Scotland, Japan - Whisky

America, Ireland - Wiskey

Canada doesn’t follow the rules anyway so I don’t know about them.

(The rule Canada doesn’t follow is naming on Rye Whiskey. US states a minimum of 51% rye (but I might be wrong on the percent) to be called a Rye. Canada just says you need to show it some Rye and you are good)

3 Likes

In order to fully understand what you’re getting, you have to have the bartender spell it out.

And, to avoid the risk of mishearing them, make sure you get them to use the International Phonetic Alphabet.

That first letter would be either “Whisky” or “Whiskey”, depending :wink:

7 Likes

Maybe it’s because I tend to stick to the Scots and Irish stuff, but this Canadian didn’t even realise “rye” was a type of whiskey before this thread.

“Whiskey & ginger” just sounds wrong, whereas “rye & ginger” is right up in the Canadian pantheon of drinks with Bloody Caesars.

4 Likes

Just fyi, Rye!=Bourbon. Bourbon is corn mash (i.e. maize). Rye whiskey is rye mash (or sometimes just a generic term for Canadian whiskey sourced from any grain.)

You got me on the spelling, I was using it arbitrarily in my ignorance and have no idea how McLean spelled it. But they’re pronounced the same and would have no bearing on the song I don’t think. Scotch is obviously a type of whiskey/whisky, and popular here, but I’ve never heard any American say “whiskey” to mean Scotch.
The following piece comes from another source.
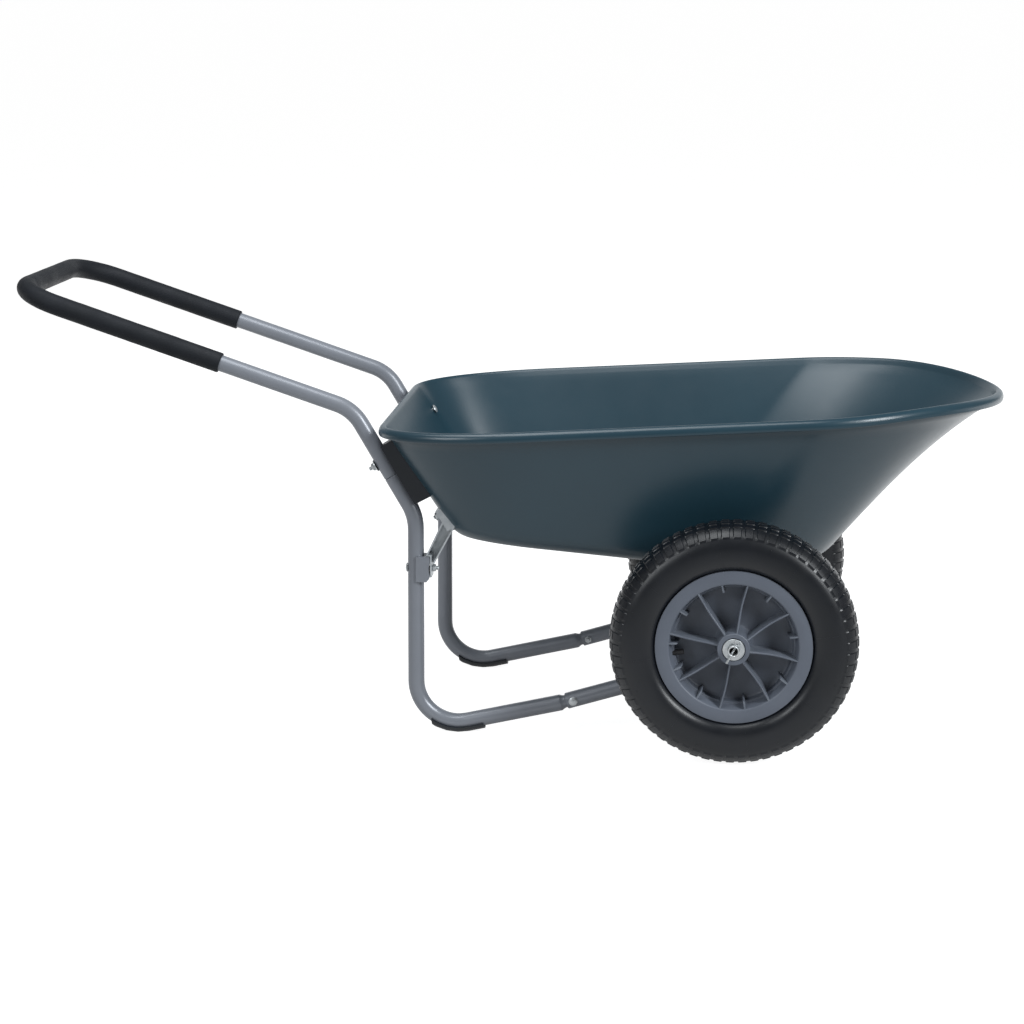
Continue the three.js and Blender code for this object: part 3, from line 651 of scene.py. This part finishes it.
tubeShape = {
    "side": 0.174,
    "radius": 0.012,
    "bore": 0.0104,
    "handleEndX": -0.7152,
    "handleBend": (-0.220, 0.4825),
    "handleSlope": -0.332,
    "legBend": (-0.128, 0.327),
    "footCorner": (-0.128, -0.0015),
    "lowerJoint": (0.095, 0.0515),
    "riseBend": (0.235, 0.095),
    "crossZ": 0.236,
    "bends": {"loop": 0.065, "handle": 0.065, "leg": 0.075, "foot": 0.062, "rise": 0.07, "cross": 0.06},
    "seam": 0.112,  # down the slope from the handle bend
    "seamGap": 0.0003,
    "jointGap": 0.0012,
    "edge": 0.0009,
    "openReach": 0.03,  # how far the bore is shown from an open end
    "around": 40,
    # the drawn-down ends of a leg: the neck starts before the joint, and the spigot goes past it
    "spigot": {
        "radius": 0.0094, "bore": 0.0082, "neck": 0.008, "past": 0.045, "bend": 0.15,
        "upperSpan": (-0.002, 0.05), "around": 32,
    },
    # (before the full width, radius) on the way out to full width
    "neckShape": [(0.0045, 0.0099), (0.0025, 0.0108), (0.0008, 0.0118)],
    "neckStart": 0.0065,
}
axleAt = {joint["child"]: Vector(joint["pos_m"]) for joint in frame["joints"]}
axleX, axleZ = axleAt["wheel_left"].x, axleAt["wheel_left"].z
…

We say “Scotch.” Scotch is more fancy to us (even if only slightly), it’s a bit more of an acquired, refined taste over here and the import price makes it a bit more posh; not really what one would expect “good ol boys” to sit around drinking. American song, american songwriter; our defaults are different. The way you hear the lyric makes sense now that I think of it, but I don’t think it works for American ears that way.

“Drinkin’ whiskey and rye” has a melodic quality to the phonemes that “bourbon and rye” or “Scotch and rye” don’t have, and a good rhythm. But as I said, what he’s literally saying is “drinkin whiskey and whiskey.” It succeeds musically but fails on syntax. To some, the musical qualities of the lyric may carry the day and make it a success. But to the literal-minded, phrasing it like that is redundant and super awkward, especially considering it’s in a song that is otherwise very carefully-worded. And it’s in the chorus that’s repeated 5 or 6 times, so it tends to grate on me because of that.